Posts Tagged ‘anthropogenic global warming’

When I first called Richard Angell to get his advice on how I could become more involved with the Labour Party, one of his first pieces of advice was to join the Fabian Society.

Eight months in, and I’m glad I did – through local meetings, their excellent literature and the London conferences, I have been able to reap some great insights and progressive solutions into today’s issues, as well as meeting many wonderful people.

As you are aware, Gordon Brown gave the keynote speech, and I was struck by a couple of things. He said that “in this crisis have learned what was always implicit in our New Labour message but we now have to make absolutely explicit: a fundamentally ethical message, that we have to bring to markets something they cannot generate themselves – the values of fairness and responsibility which we celebrate in our everyday lives.” To me, this much is abundantly clear – I am one of those hateful lefties that believe free markets, like communism, to be an impossible, unworkable fantasy. I would particularly emphasise the environment. The theory of free market environmentalism assumes that bad things that happen (such as excessive pollution) can (and will) be undone if the market is truly free. Science tells us otherwise – for example, if the ice sheets melt, they can’t come back under current temperatures, and certainly not if the world gets warmer.
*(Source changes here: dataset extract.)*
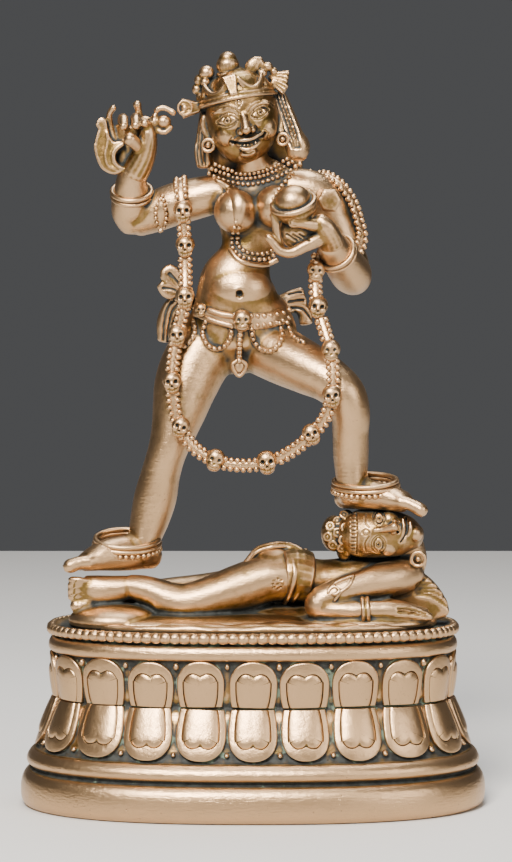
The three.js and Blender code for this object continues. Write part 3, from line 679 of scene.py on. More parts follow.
# Hands, with the flaying knife in the right and the heaped skull bowl in the left
hands = {
    "heel": [(-26, 0, 138.6, 3.1), (-24.6, -0.8, 141, 2.9), (-23.4, -1.8, 144, 2.5), (-22.9, -2.6, 146.8, 1.9),
             (-23.3, -3.6, 149.0, 1.15), (-23.6, -4.4, 149.2, 0.95)],
    "palm": [(-27.2, 1.2, 139.4, 2.4, 1.8), (-27.4, 1.4, 143.6, 3.2, 1.9), (-26.8, 1.4, 148.6, 3.6, 1.9)],
    "curled": [
        [(-28.4, 2.2, 147.4, 1.1), (-28.6, 0.4, 150.2, 1.2), (-28.3, -2.4, 150.3, 1.1), (-28.1, -4.2, 148.6, 1.05)],
        [(-25.8, 2.2, 147.6, 1.1), (-25.8, 0.4, 150.4, 1.2), (-25.6, -2.4, 150.4, 1.1), (-25.5, -4.3, 148.7, 1.05)],
    ],
    "thumb": [(-24.4, -1.2, 142.6, 1.5), (-25.4, -3.6, 144.6, 1.4), (-26.8, -4.6, 145.8, 1.55)],
    "blade": [(-28.2, 138.8), (-30.6, 138.3), (-33.0, 139.4), (-34.3, 141.8), (-34.8, 144.4), (-34.2, 147.1),
              (-33.9, 148.4), (-34.3, 148.8), (-34.1, 149.9), (-33.3, 150.7), (-32.3, 150.3), (-31.9, 148.8),
              (-31.3, 146.6), (-30.5, 145.4), (-28.6, 145.5), (-28.2, 144.7), (-29.6, 143.6), (-30.4, 142.3),
              (-30, 140.7), (-28.6, 139.4)],
    "bladeThick": 2.6,
    "bladeRidge": [(-28.6, 139.4), (-30.2, 140.6), (-30.6, 142.3), (-29.8, 143.9), (-28.4, 144.9)],
    "bladeRib": [(-29.2, 139.0), (-31.7, 140.2), (-32.3, 142.6), (-31.8, 145.0), (-31.9, 147.4)],
    "hook": [(-30.2, 0.8, 145.2, 1.1), (-30.9, 1.0, 147.2, 0.95), (-31.4, 1.0, 149.4, 0.8), (-31.5, 0.6, 151.6, 0.7),
             (-30.6, 0.2, 152.9, 0.75)],
    "knob": [(-25.0, 0.8, 150.4, 1.3, 1.2), (-25.1, 0.6, 152.2, 0.75, 0.75), (-25.4, 0.2, 153.6, 1.0, 1.0)],
    "vajra": {
        "collar": [(-23.6, -1.2, 149.7, 1.5), (-22.3, -1.9, 149.7, 1.1), (-21.4, -2.1, 149.7, 1.5), (-20.6, -2.3, 149.7, 1.1)],
        "ball": (-19.5, -2.5, 149.7, 1.45),
        "prongs": [
            [(-21.4, -2.2, 150.6, 0.6), (-21.2, -2.4, 152.0, 0.65), (-19.9, -2.5, 152.7, 0.65), (-18.3, -2.6, 152.2, 0.6),
             (-17.4, -2.6, 151.6, 0.75)],
            [(-21.4, -2.2, 148.9, 0.6), (-20.6, -2.4, 147.7, 0.65), (-19.2, -2.5, 147.4, 0.6), (-17.9, -2.6, 148.4, 0.55)],
        ],
    },
    "leftPalm": [(16.9, -9.2, 122.9, 3.0, 2.6), (16.1, -10.8, 124.6, 3.3, 2.6), (14.9, -12.3, 126.7, 3.0, 2.2),
                 (13.9, -12.8, 128.2, 2.0, 1.6)],
    "leftThumb": [(15.3, -12.3, 126.8, 1.9), (12.4, -13.8, 127.0, 1.4), (10.2, -14.8, 127.3, 1.15), (8.5, -15.4, 127.2, 1.05)],
    "bentFinger": [(15.3, -11.8, 124.4, 1.7), (11.2, -13.1, 122.4, 1.35), (7.6, -13.7, 120.9, 1.15), (6.0, -13.8, 121.3, 1.1),
                   (4.6, -13.8, 122.9, 0.95), (3.3, -13.8, 124.3, 0.85)],
    "upFinger": [(6.2, -13.1, 121.6, 0.9), (5.3, -13.3, 124, 0.9), (5.0, -13.5, 126.7, 0.95), (4.6, -13.7, 129.2, 1.0)],
    "darkPalm": [(9, -2.0, 126, 2.4), (9.4, -6, 126, 3.0), (9.9, -11.0, 125.6, 4.2)],
    "nail": (8.6, -16.0, 127.5),
    "bowlCentre": (8.8, -13.0, 131.2),
    "bowlTip": 30,
    "bowlRoll": -15,
    "staffStub": [(15.6, 1, 133.6, 2.2), (16.2, -4, 132.8, 2.6), (16.6, -8, 132.3, 2.8)],
    "voxel": 0.23,
}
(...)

Ethically, practically – it doesn’t work. The markets won’t take care of the planet, which means they won’t take care of people.
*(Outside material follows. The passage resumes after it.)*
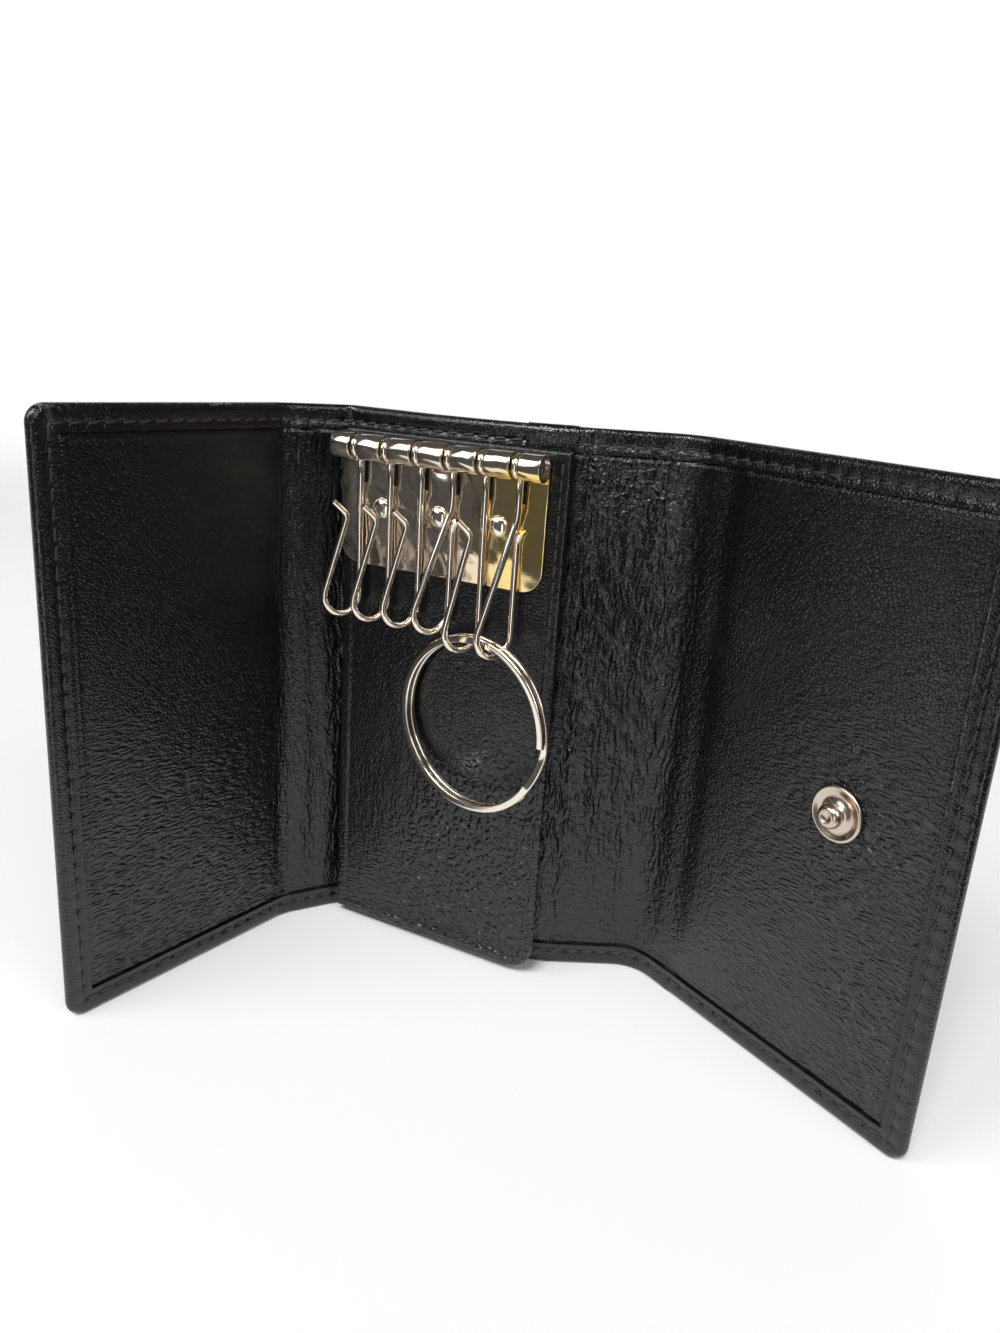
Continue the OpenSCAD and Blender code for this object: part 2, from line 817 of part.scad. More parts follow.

I also liked what was arguably the main thrust of the speech: “ours is not merely a party in Britain – it is the party of Britain.” Labour is not at this stage now, but this is what it must strive to be – and this means being a party that caters to both the working and middle classes (we’ll worry about the upper classes later). Other reviews have expressed concern at what they see as a move away from Labour’s core vote – but do we have to choose between them and, assuming we don’t, how do we represent that in the policies? There’s a few things I’d like to see (possibly in dreamland) that I consider to be unifying: any new social housing (such as the 30,000 proposed in Birmingham) should conform to the highest standards of quality and energy efficiency; improvements in the quality and eco-friendliness of public transport (particularly buses, which are easily the easiest to update) that make it a viable, desirable and affordable replacement for cars; and finally, to ensure that we are bold in ensuring that state education allows the best possible start for children of all backgrounds.
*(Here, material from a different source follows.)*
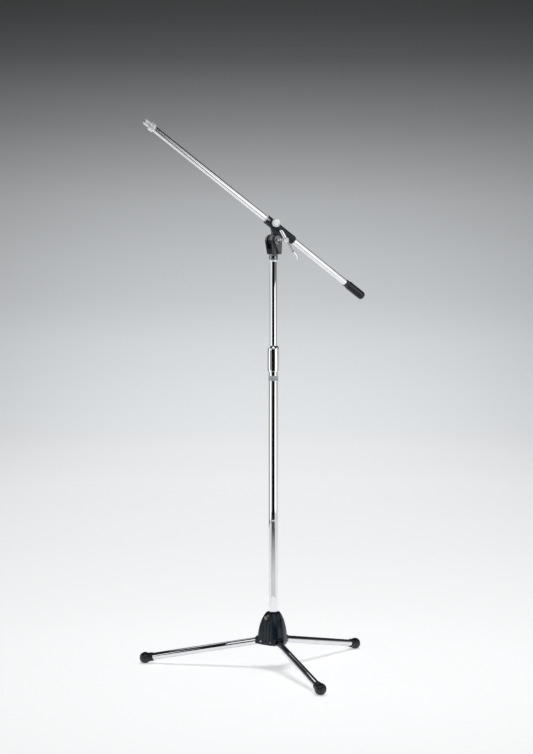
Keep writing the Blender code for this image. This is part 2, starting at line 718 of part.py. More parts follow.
def make_boom_clamp():
    """The casting: the sleeve round the boom, its lug, the knob's boss and the open front end."""
    sleeve = [
        (0.0, -SLEEVE_HALF),
        (SLEEVE_R - 0.003, -SLEEVE_HALF),
        (SLEEVE_R - 0.0009, -SLEEVE_HALF + 0.0012),
        (SLEEVE_R, -SLEEVE_HALF + 0.0035),
        (SLEEVE_R, SLEEVE_HALF - 0.001),
        (SLEEVE_R - 0.001, SLEEVE_HALF),
        (0.0, SLEEVE_HALF),
    ]
    clamp = link("boom_clamp", turned(sleeve, ROUND), BOOM_FRAME, "black_casting")
    join(clamp, "clamp_lug", lug_solid(), BOOM_FRAME)
    join(clamp, "knob_boss", turned(rod_section(0.0068, 0.002, 0.0170), SMALL_ROUND), KNOB_FRAME)
    bore = turned(rod_section(SLEEVE_BORE_R, -0.08, 0.08), ROUND)
    cut(clamp, "sleeve_bore", bore, BOOM_FRAME)
    notch_half, notch_end = 0.0036, 0.0395
    notch = [(-notch_half, -0.030), (notch_half, -0.030), (notch_half, 0.0), (-notch_half, 0.0)]
    cut(clamp, "front_notch", extruded(notch, notch_end, 0.080), BOOM_FRAME)
    cut(clamp, "eye_hole", turned(rod_section(BOLT_R + GAP, -0.03, 0.03), SMALL_ROUND), HANDLE_FRAME)
    pad_r, screw_r, step = PAD_R + GAP, KNOB_SCREW_R + GAP, PAD_SPAN[1] + GAP
    stepped = [(0.0, 0.0), (pad_r, 0.0), (pad_r, step), (screw_r, step), (screw_r, 0.03), (0.0, 0.03)]
    cut(clamp, "screw_bore", turned(stepped, SMALL_ROUND), KNOB_FRAME)
    pad = turned(rod_section(PAD_R, *PAD_SPAN), SMALL_ROUND)
    pieces = [clamp, link("pressure_pad", pad, KNOB_FRAME, "brass")]
    carry(joint_empty("boom_tilt", PIVOT), pieces)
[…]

As Gordon joked, he was but the warm-up act for Peter Mandelson – who used his splendid oratorical skills to imbue the Young Fabians (and some old Fabians) with the fighting spirit and conviction that Labour supporters are really going to need in the coming months when he spoke during the lunchtime period. “We’re going to fight, fight, and fight again” he crowed, adding that he was “schooled in winning”, and was not about to give up now. Big words, but you know what? I got back, and I see that Grace Fletcher-Hackwood and Kevin Peel have started the inspired #mobmonday – simple, unifying and effective – and proof positive that Labour supporters are willing to be creative and put in the hours to get the results.

In addition, The Big Campaign is ongoing, and I myself am looking forward to January 31st, when I and many other Labour supporters from around the country are heading to Bristol East, the constituency of Kerry McCarthy, to join her campaign. So Peter Mandelson is in good company, I feel.

This blog was originally posted on House of Twits.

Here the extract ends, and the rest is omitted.